* _Input rows_:
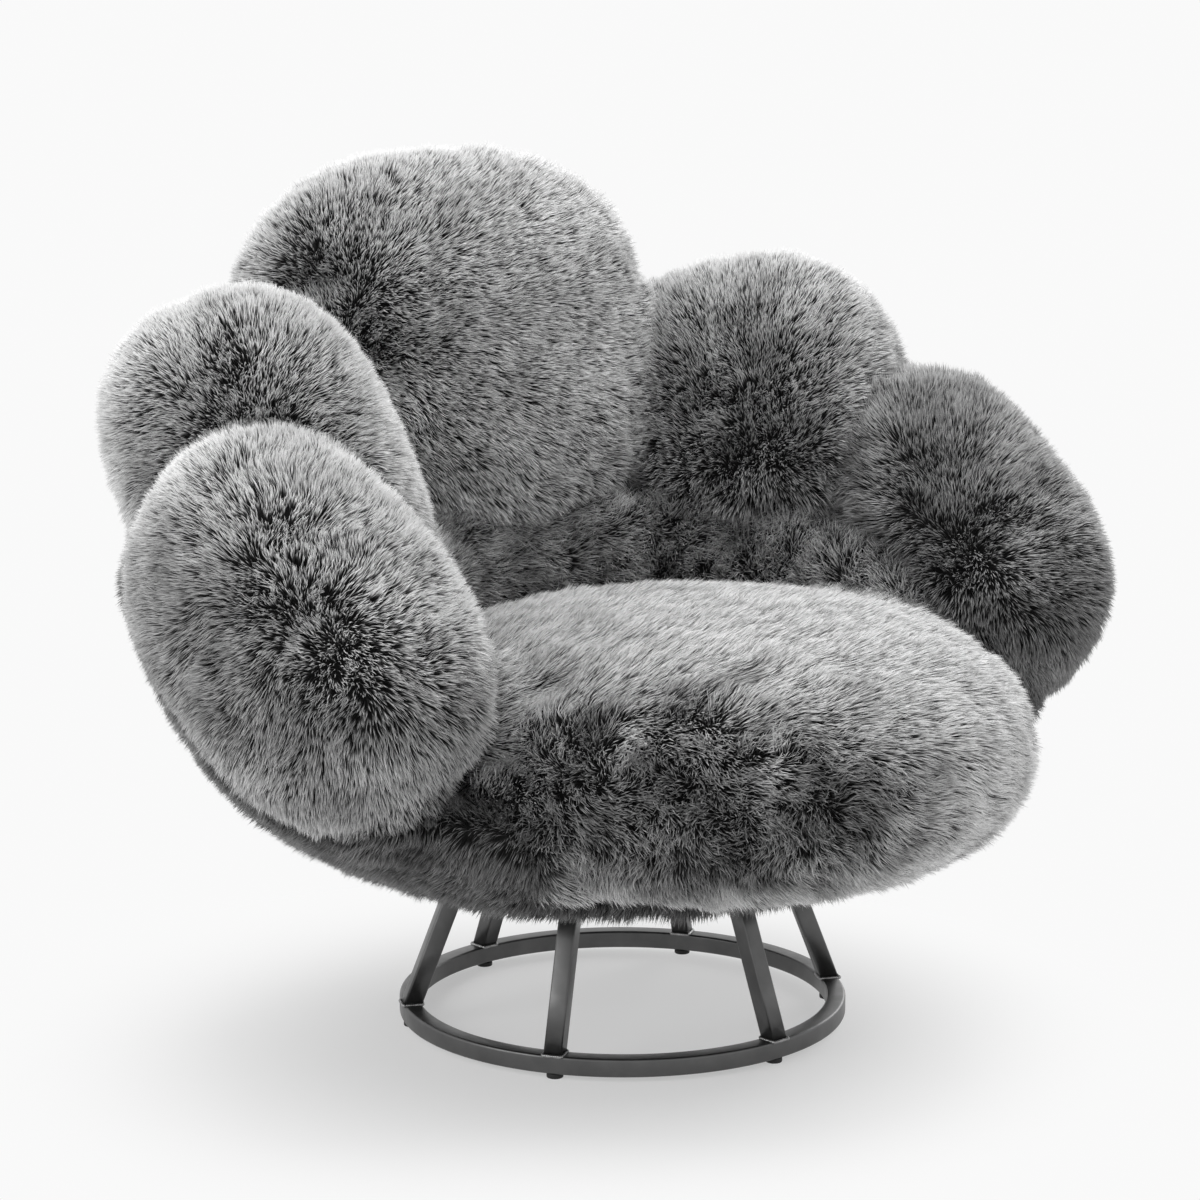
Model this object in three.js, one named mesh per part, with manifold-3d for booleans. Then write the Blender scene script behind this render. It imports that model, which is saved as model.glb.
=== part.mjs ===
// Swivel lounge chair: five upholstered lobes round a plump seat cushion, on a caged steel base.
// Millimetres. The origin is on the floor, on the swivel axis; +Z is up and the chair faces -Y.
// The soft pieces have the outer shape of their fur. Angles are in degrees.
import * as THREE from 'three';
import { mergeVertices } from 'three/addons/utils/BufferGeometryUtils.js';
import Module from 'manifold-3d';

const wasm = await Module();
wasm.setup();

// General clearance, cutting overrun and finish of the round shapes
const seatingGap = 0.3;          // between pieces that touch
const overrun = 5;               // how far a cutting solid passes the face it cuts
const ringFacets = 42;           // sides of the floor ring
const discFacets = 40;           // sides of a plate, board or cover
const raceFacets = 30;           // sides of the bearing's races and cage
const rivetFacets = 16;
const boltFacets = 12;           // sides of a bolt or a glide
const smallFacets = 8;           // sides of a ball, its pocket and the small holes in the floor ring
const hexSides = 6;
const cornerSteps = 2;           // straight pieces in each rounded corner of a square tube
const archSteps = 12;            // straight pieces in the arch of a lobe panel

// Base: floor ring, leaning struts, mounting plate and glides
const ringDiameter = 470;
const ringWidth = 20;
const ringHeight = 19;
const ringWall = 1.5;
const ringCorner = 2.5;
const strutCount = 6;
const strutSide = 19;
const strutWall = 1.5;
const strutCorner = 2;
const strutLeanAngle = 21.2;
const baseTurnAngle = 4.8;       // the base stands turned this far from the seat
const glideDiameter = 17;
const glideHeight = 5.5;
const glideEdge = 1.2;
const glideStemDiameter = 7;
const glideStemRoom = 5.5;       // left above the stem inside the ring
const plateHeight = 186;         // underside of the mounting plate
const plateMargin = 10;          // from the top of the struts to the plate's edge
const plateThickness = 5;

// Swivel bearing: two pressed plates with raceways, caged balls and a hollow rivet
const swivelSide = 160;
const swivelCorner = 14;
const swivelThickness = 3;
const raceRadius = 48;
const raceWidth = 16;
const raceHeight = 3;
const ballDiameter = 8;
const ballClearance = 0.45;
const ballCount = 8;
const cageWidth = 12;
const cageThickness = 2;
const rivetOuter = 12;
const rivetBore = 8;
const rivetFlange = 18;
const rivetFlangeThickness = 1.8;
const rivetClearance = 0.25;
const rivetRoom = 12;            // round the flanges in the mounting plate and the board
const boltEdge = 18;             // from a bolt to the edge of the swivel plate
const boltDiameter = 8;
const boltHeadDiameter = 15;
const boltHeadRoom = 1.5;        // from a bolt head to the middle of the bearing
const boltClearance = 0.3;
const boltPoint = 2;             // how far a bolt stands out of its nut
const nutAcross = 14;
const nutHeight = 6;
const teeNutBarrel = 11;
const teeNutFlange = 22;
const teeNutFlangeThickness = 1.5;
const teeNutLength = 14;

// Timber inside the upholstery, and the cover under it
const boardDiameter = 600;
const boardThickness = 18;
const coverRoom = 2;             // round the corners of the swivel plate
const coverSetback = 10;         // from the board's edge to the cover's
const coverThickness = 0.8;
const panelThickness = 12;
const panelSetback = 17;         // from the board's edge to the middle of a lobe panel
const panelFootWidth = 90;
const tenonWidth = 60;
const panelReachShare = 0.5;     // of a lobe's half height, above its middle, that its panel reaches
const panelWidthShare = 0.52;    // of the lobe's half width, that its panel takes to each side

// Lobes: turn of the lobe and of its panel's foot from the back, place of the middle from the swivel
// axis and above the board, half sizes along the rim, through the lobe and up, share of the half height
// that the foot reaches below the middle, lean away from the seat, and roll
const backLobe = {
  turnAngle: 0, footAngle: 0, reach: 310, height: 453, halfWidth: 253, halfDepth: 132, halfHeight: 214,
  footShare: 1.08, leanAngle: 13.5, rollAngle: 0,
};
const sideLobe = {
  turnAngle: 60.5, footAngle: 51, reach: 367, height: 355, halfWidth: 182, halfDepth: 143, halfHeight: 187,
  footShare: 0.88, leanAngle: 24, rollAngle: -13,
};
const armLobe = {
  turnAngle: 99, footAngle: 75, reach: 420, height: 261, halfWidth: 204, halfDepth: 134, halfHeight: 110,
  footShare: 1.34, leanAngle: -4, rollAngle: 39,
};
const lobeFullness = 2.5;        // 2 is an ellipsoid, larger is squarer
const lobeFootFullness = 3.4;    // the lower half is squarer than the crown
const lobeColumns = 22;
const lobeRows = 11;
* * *
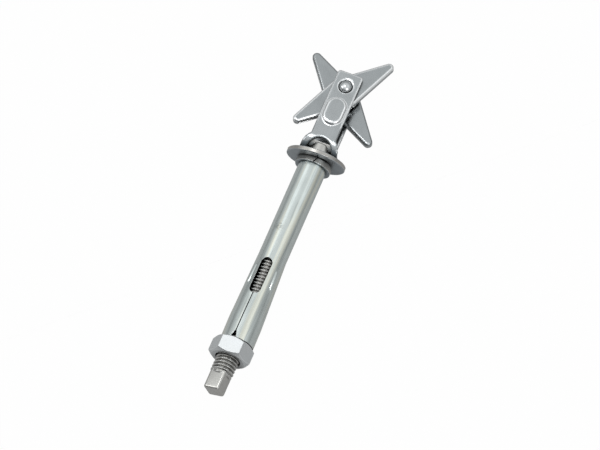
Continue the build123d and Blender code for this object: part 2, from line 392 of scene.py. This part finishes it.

* _Given exercise_:
Count each line of the entries that holds the word "with", then state the total and nothing more.

* _Response to the exercise_:
2